Provided data -
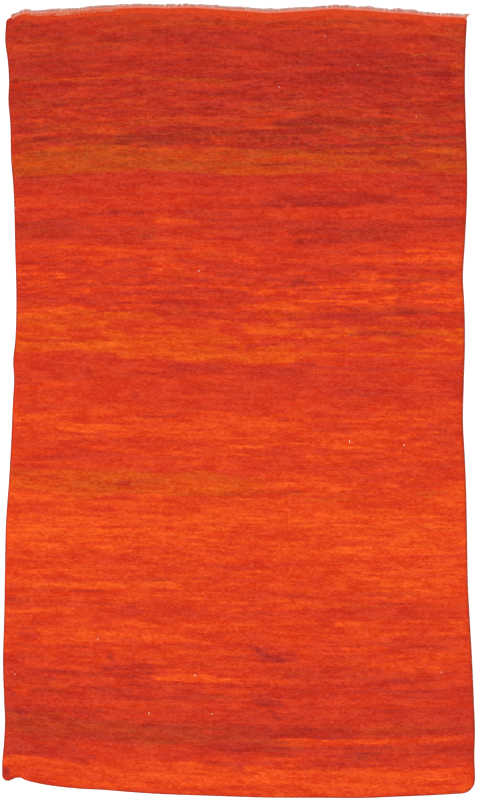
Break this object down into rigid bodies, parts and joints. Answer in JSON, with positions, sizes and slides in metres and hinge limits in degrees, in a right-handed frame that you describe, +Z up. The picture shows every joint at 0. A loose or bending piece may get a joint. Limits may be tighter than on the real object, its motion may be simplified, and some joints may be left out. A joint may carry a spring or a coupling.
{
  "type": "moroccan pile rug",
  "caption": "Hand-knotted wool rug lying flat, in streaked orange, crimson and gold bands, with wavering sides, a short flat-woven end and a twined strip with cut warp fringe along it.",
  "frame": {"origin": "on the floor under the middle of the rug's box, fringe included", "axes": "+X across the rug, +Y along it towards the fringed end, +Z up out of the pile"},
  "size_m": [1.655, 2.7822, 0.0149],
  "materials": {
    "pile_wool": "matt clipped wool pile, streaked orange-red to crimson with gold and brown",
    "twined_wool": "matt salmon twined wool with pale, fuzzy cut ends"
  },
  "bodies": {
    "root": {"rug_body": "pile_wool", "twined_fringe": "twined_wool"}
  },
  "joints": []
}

Exercise details - Each line of the listing should be copied exactly.

Expected answer -
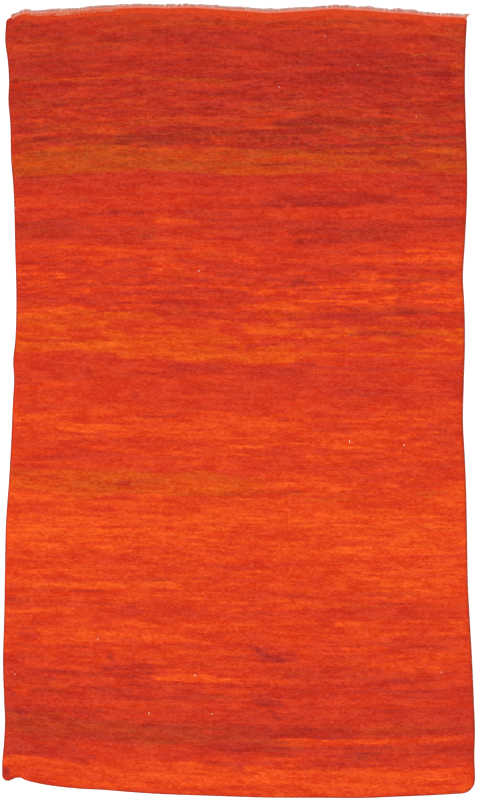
Break this object down into rigid bodies, parts and joints. Answer in JSON, with positions, sizes and slides in metres and hinge limits in degrees, in a right-handed frame that you describe, +Z up. The picture shows every joint at 0. A loose or bending piece may get a joint. Limits may be tighter than on the real object, its motion may be simplified, and some joints may be left out. A joint may carry a spring or a coupling.
{
  "type": "moroccan pile rug",
  "caption": "Hand-knotted wool rug lying flat, in streaked orange, crimson and gold bands, with wavering sides, a short flat-woven end and a twined strip with cut warp fringe along it.",
  "frame": {"origin": "on the floor under the middle of the rug's box, fringe included", "axes": "+X across the rug, +Y along it towards the fringed end, +Z up out of the pile"},
  "size_m": [1.655, 2.7822, 0.0149],
  "materials": {
    "pile_wool": "matt clipped wool pile, streaked orange-red to crimson with gold and brown",
    "twined_wool": "matt salmon twined wool with pale, fuzzy cut ends"
  },
  "bodies": {
    "root": {"rug_body": "pile_wool", "twined_fringe": "twined_wool"}
  },
  "joints": []
}